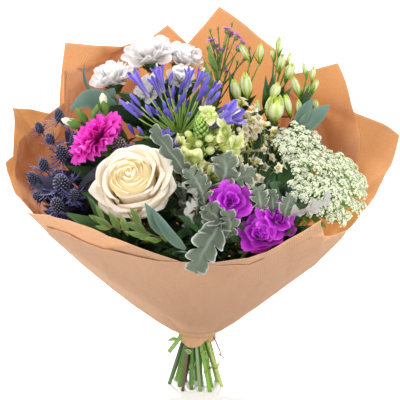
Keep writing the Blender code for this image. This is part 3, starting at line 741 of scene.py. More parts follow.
ROSE = rose_material()
HOT_PINK = petal_material("pink_petal", [(0.0, (0.35, 0.55, 0.12)), (0.2, (0.62, 0.02, 0.36)),
    (0.7, (0.78, 0.012, 0.48)), (1.0, (0.84, 0.035, 0.57))], rim=(0.94, 0.17, 0.7), vein=0.2,
    through=0.3, through_tint=(1.0, 0.4, 1.0))
PURPLE = petal_material("purple_petal", [(0.0, (0.2, 0.008, 0.24)), (0.4, (0.44, 0.012, 0.52)),
    (1.0, (0.64, 0.03, 0.72))], rim=(0.78, 0.14, 0.86), vein=0.2, through=0.28, spread=0.3,
    through_tint=(1.0, 0.55, 1.0))
WHITE = petal_material("white_petal", [(0.0, (0.8, 0.84, 0.5)), (0.18, (0.93, 0.9, 0.87)),
    (1.0, (0.97, 0.95, 0.95))], vein=0.13, through=0.4, spread=0.04, fine=(14, 0.4))
BLUE = petal_material("blue_petal", [(0.0, (0.62, 0.52, 0.66)), (0.18, (0.3, 0.24, 0.66)),
    (0.6, (0.24, 0.18, 0.68)), (1.0, (0.36, 0.3, 0.8))], rim=(0.56, 0.5, 0.9), rim_share=0.55,
    vein=0.25, fine=(16, 0.3), through=0.35, spread=0.0, through_tint=(0.9, 0.8, 1.0),
    rib=(0.07, 0.045, 0.4), rib_share=0.85, rib_width=0.5)
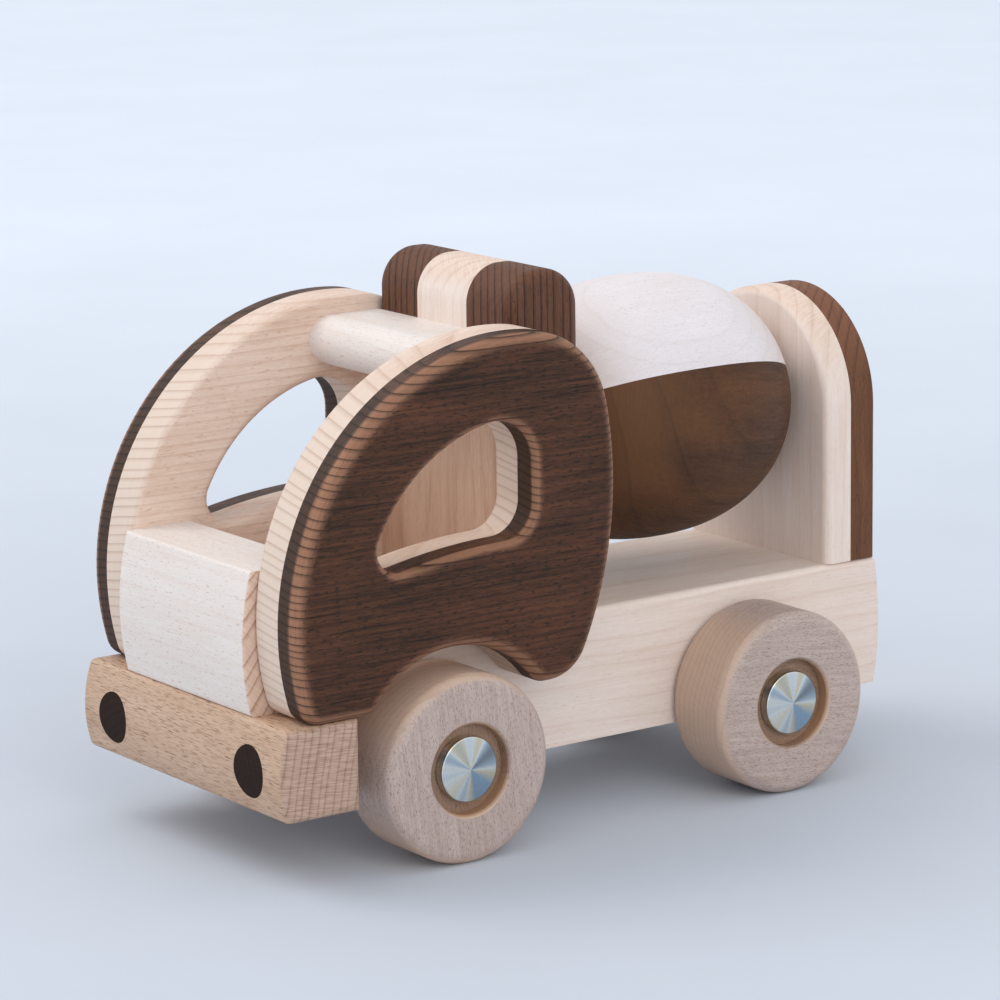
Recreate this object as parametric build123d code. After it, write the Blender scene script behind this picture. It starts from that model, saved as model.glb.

### THE PROBLEM
Write out each line of the data above again, exactly as given.

### WRITTEN SOLUTION
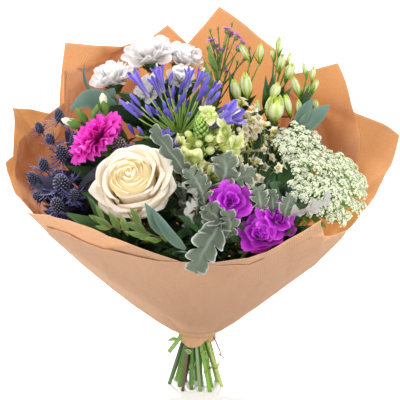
Keep writing the Blender code for this image. This is part 3, starting at line 741 of scene.py. More parts follow.
ROSE = rose_material()
HOT_PINK = petal_material("pink_petal", [(0.0, (0.35, 0.55, 0.12)), (0.2, (0.62, 0.02, 0.36)),
    (0.7, (0.78, 0.012, 0.48)), (1.0, (0.84, 0.035, 0.57))], rim=(0.94, 0.17, 0.7), vein=0.2,
    through=0.3, through_tint=(1.0, 0.4, 1.0))
PURPLE = petal_material("purple_petal", [(0.0, (0.2, 0.008, 0.24)), (0.4, (0.44, 0.012, 0.52)),
    (1.0, (0.64, 0.03, 0.72))], rim=(0.78, 0.14, 0.86), vein=0.2, through=0.28, spread=0.3,
    through_tint=(1.0, 0.55, 1.0))
WHITE = petal_material("white_petal", [(0.0, (0.8, 0.84, 0.5)), (0.18, (0.93, 0.9, 0.87)),
    (1.0, (0.97, 0.95, 0.95))], vein=0.13, through=0.4, spread=0.04, fine=(14, 0.4))
BLUE = petal_material("blue_petal", [(0.0, (0.62, 0.52, 0.66)), (0.18, (0.3, 0.24, 0.66)),
    (0.6, (0.24, 0.18, 0.68)), (1.0, (0.36, 0.3, 0.8))], rim=(0.56, 0.5, 0.9), rim_share=0.55,
    vein=0.25, fine=(16, 0.3), through=0.35, spread=0.0, through_tint=(0.9, 0.8, 1.0),
    rib=(0.07, 0.045, 0.4), rib_share=0.85, rib_width=0.5)
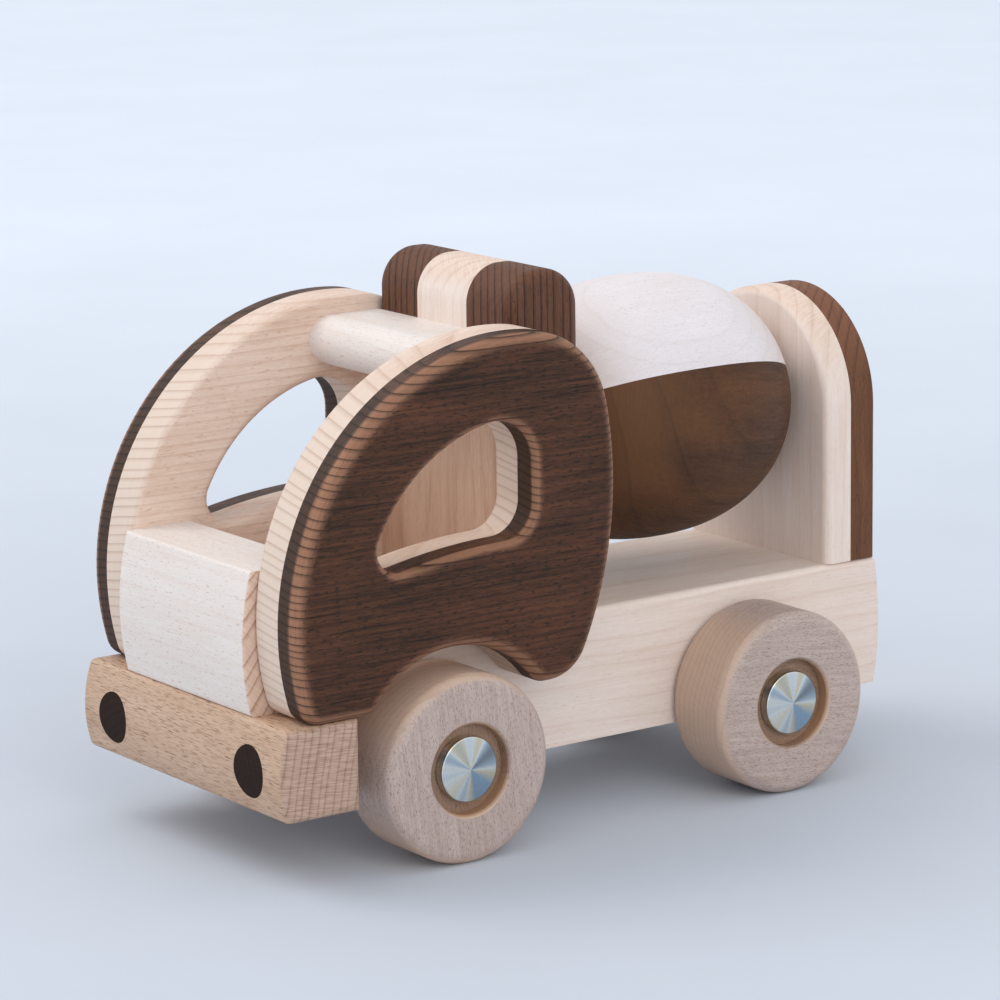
Recreate this object as parametric build123d code. After it, write the Blender scene script behind this picture. It starts from that model, saved as model.glb.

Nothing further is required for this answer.